_Prompt_: Reproduce only the lines from the one containing "Model this object" through the one containing "between neighbouring stretches", exactly as written and with both ends included.

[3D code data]

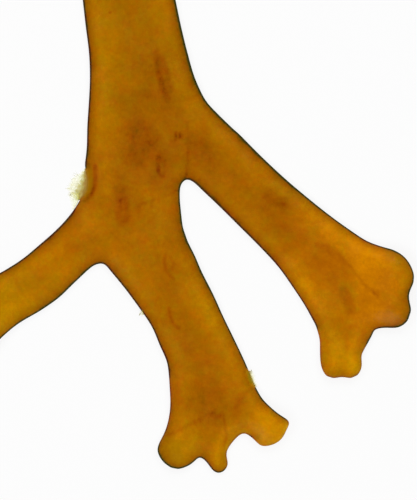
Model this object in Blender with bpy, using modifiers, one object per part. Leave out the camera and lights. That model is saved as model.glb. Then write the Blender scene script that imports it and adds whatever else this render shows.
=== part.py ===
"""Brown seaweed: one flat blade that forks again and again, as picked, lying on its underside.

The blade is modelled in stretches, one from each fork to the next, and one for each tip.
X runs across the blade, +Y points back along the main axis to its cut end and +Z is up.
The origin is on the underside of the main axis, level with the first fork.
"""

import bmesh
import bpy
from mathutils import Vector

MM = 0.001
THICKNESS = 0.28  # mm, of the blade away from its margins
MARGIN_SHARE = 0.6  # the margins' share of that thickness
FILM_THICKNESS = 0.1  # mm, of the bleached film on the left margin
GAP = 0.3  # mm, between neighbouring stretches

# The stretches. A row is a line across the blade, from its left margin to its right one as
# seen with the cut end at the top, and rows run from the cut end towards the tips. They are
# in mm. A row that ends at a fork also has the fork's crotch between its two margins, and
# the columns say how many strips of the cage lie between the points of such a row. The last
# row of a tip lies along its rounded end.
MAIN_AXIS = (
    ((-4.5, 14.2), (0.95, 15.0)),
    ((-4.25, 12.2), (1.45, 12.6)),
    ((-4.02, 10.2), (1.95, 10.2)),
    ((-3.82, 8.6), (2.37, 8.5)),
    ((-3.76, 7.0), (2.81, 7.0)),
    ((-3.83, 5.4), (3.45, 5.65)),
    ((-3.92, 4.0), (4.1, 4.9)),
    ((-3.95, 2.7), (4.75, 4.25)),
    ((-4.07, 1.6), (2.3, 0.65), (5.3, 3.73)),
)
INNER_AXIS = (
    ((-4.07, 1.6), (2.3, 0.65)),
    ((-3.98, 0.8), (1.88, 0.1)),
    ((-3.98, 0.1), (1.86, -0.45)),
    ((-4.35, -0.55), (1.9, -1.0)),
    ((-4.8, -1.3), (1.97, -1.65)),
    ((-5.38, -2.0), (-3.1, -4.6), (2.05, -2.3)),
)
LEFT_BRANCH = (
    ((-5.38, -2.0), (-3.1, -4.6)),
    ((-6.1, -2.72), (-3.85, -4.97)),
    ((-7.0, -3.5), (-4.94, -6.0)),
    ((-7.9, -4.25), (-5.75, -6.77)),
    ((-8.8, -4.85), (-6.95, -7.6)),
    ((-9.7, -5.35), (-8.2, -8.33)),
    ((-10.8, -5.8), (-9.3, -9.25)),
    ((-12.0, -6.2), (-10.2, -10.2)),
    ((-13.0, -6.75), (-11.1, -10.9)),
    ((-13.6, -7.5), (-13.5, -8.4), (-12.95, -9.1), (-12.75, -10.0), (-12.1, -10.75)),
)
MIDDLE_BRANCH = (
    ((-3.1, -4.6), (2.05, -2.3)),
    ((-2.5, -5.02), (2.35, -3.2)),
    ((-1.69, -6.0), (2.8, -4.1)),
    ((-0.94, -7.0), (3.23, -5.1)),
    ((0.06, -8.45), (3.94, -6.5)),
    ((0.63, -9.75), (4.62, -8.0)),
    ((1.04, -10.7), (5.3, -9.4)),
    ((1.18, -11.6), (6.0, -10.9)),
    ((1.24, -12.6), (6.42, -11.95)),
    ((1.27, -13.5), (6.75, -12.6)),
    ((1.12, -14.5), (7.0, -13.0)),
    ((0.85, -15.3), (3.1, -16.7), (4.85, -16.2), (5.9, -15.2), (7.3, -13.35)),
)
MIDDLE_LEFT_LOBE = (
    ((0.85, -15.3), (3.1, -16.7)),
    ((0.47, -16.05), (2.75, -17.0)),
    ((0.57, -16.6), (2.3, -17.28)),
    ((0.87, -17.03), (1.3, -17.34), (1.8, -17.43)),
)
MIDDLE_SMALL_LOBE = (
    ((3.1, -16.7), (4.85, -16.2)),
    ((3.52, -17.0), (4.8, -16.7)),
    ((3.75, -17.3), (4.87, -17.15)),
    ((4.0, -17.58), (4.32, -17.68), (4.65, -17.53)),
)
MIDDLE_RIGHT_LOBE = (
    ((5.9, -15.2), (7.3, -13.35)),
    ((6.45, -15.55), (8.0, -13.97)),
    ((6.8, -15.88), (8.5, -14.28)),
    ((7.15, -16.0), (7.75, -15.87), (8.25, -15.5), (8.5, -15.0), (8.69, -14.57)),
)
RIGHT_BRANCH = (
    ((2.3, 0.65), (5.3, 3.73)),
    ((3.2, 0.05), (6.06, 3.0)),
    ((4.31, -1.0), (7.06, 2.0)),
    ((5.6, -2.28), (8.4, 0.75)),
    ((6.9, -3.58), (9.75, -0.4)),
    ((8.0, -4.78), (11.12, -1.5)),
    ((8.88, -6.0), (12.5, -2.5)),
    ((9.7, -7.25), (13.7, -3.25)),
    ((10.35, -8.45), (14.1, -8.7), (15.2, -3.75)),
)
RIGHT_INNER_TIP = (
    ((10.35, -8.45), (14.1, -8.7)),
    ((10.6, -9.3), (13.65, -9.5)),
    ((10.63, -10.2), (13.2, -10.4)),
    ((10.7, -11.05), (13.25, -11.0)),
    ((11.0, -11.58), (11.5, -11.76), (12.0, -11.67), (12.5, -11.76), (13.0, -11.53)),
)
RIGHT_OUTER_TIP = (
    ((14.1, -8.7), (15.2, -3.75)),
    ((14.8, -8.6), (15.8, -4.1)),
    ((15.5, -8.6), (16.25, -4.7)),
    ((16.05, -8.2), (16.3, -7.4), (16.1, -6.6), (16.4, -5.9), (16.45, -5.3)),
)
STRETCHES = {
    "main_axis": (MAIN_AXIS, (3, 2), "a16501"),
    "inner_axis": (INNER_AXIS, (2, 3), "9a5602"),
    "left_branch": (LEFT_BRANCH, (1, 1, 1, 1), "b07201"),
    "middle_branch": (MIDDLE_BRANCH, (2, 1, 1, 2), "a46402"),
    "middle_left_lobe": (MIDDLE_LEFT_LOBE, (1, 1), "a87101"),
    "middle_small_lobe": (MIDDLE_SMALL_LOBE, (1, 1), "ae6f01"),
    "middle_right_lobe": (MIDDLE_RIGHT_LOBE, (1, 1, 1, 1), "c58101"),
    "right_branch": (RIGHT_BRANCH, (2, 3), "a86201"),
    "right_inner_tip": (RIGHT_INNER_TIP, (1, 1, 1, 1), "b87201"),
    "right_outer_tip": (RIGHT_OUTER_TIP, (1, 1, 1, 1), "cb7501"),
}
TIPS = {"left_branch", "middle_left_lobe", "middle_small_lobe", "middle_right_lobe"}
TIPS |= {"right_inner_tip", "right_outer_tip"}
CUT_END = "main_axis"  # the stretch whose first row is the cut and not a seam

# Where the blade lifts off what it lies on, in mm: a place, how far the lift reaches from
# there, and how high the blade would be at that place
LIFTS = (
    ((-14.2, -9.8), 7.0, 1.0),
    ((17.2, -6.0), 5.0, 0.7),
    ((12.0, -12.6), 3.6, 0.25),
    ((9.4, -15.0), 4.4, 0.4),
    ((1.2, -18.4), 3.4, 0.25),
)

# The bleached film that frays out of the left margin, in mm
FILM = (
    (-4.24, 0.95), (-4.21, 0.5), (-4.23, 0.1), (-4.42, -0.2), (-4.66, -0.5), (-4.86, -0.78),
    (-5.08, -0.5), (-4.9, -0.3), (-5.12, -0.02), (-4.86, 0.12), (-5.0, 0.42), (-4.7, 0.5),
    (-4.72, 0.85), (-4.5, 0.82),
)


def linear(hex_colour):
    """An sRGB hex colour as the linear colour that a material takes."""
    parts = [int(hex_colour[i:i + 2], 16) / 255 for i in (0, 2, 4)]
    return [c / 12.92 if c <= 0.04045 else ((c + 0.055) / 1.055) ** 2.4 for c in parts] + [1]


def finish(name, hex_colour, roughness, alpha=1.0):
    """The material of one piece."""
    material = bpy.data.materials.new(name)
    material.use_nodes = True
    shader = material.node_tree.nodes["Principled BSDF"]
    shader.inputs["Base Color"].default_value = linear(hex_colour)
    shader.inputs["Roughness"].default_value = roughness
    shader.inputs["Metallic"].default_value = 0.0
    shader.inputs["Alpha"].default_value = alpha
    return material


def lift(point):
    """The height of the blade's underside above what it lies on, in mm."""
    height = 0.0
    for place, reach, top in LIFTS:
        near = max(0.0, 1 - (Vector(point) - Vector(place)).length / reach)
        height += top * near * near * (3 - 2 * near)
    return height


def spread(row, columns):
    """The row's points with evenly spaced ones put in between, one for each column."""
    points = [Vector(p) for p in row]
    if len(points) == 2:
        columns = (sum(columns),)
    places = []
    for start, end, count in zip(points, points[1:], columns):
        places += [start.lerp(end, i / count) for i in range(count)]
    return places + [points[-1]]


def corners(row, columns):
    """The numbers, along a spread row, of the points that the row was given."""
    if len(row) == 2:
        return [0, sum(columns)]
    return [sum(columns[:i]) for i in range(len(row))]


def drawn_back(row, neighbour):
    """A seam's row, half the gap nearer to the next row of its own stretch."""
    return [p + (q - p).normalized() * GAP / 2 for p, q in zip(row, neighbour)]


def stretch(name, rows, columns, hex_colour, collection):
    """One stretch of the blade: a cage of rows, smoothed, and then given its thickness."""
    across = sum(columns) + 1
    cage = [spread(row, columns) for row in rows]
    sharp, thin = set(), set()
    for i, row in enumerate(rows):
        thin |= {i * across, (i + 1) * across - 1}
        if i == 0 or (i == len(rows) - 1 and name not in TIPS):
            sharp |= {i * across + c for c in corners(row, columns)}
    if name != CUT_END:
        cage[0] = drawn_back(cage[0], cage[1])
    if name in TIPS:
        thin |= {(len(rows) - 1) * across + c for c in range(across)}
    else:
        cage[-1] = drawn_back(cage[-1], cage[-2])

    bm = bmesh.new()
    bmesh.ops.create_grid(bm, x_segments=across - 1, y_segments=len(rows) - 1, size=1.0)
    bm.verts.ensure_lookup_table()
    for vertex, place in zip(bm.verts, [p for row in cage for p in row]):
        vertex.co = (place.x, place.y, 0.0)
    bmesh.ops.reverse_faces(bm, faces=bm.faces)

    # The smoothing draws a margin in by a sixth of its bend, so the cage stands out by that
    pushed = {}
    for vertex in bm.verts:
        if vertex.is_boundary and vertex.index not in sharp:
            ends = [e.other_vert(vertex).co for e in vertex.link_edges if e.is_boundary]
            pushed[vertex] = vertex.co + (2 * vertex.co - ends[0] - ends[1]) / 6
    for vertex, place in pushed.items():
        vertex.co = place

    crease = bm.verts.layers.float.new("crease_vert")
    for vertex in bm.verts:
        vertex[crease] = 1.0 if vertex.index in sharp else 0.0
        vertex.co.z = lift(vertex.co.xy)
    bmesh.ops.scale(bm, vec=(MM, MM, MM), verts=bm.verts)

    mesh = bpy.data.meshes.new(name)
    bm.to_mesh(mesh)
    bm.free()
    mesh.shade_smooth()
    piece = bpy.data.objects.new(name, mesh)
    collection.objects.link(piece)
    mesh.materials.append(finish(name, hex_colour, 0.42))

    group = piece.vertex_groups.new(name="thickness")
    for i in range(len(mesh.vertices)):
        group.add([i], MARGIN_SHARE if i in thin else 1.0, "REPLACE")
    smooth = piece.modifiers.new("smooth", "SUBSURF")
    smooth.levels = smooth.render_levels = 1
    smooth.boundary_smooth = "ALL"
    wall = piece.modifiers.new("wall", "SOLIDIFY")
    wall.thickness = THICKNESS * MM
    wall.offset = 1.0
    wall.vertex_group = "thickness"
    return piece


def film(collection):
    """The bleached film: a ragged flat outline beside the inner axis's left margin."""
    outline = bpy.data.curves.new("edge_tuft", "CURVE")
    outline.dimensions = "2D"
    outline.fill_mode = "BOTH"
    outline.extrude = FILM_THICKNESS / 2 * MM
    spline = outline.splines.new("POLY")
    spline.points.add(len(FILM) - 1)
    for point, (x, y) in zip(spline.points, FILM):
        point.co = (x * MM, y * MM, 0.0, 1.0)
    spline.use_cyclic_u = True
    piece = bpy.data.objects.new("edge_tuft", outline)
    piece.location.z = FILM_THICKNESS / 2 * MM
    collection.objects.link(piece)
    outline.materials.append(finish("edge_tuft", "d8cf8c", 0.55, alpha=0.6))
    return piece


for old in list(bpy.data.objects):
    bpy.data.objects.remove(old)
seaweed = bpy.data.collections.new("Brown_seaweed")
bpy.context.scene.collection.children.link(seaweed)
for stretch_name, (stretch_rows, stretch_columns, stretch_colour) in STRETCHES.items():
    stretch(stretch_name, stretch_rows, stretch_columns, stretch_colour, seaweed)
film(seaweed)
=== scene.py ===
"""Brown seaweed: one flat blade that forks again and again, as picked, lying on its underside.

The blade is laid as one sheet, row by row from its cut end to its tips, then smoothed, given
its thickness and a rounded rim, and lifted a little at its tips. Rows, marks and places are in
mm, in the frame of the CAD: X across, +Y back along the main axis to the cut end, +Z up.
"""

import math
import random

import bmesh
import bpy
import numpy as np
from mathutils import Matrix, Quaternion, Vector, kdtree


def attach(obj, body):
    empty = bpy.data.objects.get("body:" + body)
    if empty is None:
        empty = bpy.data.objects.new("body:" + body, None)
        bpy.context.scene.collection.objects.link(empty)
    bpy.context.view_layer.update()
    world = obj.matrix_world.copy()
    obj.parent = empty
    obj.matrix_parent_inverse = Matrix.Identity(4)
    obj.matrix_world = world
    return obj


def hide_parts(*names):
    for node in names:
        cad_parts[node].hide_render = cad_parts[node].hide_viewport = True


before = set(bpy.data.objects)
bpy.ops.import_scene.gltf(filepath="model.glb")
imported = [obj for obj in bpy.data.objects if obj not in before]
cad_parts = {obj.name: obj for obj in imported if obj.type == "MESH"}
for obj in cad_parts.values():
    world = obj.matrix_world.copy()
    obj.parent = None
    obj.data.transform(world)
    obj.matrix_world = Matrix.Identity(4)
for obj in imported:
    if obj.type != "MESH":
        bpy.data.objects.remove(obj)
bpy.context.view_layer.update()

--

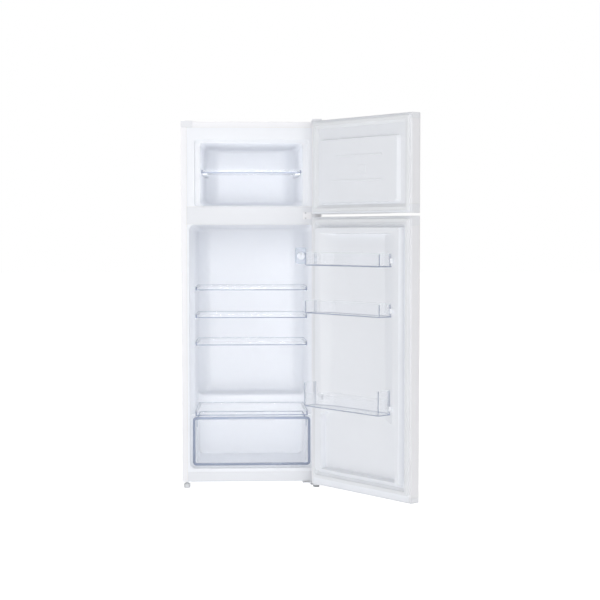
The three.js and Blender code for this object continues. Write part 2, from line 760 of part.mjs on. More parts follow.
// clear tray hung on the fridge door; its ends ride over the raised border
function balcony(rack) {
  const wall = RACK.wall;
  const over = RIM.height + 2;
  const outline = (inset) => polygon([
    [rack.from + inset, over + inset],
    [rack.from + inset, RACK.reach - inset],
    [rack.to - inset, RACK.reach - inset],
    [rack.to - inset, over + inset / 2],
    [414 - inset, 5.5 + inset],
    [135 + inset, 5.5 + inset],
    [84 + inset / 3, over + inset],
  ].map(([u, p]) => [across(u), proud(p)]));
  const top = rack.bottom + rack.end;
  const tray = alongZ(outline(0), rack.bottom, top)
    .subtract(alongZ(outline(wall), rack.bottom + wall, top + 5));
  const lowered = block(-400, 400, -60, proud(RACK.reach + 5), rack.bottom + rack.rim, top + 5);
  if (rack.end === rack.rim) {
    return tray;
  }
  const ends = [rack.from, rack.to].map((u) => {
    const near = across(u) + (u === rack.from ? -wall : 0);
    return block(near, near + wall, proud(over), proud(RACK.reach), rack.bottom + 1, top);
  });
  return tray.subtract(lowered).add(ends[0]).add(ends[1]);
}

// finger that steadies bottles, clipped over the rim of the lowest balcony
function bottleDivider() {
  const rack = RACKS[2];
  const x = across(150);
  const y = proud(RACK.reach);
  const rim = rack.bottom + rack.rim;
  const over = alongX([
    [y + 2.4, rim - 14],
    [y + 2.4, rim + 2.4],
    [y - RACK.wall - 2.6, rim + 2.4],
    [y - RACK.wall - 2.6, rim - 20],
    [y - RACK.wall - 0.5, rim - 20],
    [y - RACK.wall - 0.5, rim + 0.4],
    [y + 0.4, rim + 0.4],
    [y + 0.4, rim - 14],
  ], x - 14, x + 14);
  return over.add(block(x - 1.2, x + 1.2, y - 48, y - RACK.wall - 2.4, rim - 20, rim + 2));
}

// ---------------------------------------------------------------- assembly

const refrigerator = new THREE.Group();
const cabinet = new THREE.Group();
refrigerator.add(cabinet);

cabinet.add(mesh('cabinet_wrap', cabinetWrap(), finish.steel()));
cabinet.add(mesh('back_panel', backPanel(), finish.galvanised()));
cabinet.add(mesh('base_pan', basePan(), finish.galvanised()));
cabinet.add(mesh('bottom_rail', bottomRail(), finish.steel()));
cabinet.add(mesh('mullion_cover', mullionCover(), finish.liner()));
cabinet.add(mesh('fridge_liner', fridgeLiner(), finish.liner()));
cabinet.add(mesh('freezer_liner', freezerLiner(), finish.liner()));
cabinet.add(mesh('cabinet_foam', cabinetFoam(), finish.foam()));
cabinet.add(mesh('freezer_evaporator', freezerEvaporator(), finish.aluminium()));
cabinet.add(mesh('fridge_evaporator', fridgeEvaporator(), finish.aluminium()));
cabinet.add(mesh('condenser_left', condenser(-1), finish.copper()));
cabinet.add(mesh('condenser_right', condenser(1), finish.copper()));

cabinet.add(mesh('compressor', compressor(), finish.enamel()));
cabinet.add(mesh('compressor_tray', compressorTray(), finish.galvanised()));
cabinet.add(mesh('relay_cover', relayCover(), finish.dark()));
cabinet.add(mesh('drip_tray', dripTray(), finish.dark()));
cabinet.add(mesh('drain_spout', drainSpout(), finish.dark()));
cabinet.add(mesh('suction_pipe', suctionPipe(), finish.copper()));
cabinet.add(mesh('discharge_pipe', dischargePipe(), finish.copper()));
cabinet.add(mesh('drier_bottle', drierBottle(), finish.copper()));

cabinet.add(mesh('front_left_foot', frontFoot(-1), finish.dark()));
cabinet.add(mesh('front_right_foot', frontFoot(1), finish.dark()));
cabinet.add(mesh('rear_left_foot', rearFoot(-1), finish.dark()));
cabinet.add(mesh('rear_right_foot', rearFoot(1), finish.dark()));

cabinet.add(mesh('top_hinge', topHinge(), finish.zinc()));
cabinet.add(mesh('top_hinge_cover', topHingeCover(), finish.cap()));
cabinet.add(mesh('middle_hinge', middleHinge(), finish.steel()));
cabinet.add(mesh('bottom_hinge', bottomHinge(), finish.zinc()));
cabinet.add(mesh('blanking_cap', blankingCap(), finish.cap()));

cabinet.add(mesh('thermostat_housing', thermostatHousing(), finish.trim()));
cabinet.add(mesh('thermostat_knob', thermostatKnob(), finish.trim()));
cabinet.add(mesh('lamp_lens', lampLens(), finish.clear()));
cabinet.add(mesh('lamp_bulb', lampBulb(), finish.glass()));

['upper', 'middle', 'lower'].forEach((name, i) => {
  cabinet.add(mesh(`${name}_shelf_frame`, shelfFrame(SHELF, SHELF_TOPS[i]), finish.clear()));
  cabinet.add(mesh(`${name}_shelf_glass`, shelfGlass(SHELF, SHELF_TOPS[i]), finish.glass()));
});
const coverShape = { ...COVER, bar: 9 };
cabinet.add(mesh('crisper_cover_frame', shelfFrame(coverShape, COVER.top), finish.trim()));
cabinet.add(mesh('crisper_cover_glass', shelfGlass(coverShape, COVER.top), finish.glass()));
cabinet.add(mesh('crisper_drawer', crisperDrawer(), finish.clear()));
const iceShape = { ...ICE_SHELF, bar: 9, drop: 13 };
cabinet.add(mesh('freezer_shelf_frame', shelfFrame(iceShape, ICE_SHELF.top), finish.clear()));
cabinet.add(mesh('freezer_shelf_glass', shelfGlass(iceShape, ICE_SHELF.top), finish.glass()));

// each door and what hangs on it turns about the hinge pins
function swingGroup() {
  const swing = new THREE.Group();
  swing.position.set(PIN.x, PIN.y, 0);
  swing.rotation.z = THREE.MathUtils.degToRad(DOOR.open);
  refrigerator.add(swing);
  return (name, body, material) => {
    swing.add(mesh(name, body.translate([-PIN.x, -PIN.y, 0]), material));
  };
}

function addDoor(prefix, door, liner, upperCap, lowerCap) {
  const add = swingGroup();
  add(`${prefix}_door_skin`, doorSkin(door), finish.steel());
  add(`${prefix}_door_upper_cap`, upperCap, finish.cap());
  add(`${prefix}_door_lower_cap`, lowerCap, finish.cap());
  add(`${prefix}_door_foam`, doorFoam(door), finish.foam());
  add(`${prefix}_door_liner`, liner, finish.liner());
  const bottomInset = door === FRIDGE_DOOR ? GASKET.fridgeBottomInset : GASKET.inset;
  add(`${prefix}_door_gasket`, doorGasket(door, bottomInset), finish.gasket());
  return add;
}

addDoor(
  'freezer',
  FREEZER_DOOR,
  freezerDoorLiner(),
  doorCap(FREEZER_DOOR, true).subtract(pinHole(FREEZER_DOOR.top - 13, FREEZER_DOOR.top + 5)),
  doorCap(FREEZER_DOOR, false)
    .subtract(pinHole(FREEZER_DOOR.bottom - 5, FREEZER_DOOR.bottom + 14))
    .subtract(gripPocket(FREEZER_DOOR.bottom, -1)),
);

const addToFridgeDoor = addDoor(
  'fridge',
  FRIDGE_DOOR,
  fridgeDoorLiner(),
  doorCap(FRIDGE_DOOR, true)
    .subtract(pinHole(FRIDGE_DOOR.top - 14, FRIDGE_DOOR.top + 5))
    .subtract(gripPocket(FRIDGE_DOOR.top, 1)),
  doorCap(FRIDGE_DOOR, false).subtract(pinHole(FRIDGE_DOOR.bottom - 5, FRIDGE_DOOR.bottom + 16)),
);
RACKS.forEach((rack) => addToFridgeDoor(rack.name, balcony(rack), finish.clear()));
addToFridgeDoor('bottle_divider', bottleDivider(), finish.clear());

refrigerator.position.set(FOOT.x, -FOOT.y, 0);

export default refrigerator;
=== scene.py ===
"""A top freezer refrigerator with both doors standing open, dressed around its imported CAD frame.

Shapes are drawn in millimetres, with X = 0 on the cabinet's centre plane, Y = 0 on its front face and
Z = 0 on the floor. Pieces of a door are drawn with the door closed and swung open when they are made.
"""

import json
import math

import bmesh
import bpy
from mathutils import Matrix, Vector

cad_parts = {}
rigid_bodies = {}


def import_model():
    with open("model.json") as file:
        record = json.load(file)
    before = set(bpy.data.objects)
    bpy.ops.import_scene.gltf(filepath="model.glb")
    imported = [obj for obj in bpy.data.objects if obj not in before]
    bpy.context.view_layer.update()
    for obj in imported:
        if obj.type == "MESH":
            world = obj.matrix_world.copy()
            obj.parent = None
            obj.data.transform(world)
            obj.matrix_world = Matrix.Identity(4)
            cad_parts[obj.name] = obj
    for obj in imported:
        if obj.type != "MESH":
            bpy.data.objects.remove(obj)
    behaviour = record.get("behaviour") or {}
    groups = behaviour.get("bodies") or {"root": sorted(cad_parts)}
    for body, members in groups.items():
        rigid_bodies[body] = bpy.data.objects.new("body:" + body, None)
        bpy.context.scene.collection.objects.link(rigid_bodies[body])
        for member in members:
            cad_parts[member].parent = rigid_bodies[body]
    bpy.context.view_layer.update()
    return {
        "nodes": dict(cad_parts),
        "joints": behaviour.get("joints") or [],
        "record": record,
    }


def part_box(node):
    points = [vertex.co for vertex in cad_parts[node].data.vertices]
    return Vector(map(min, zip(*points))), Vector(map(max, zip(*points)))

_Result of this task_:
Model this object in Blender with bpy, using modifiers, one object per part. Leave out the camera and lights. That model is saved as model.glb. Then write the Blender scene script that imports it and adds whatever else this render shows.
=== part.py ===
"""Brown seaweed: one flat blade that forks again and again, as picked, lying on its underside.

The blade is modelled in stretches, one from each fork to the next, and one for each tip.
X runs across the blade, +Y points back along the main axis to its cut end and +Z is up.
The origin is on the underside of the main axis, level with the first fork.
"""

import bmesh
import bpy
from mathutils import Vector

MM = 0.001
THICKNESS = 0.28  # mm, of the blade away from its margins
MARGIN_SHARE = 0.6  # the margins' share of that thickness
FILM_THICKNESS = 0.1  # mm, of the bleached film on the left margin
GAP = 0.3  # mm, between neighbouring stretches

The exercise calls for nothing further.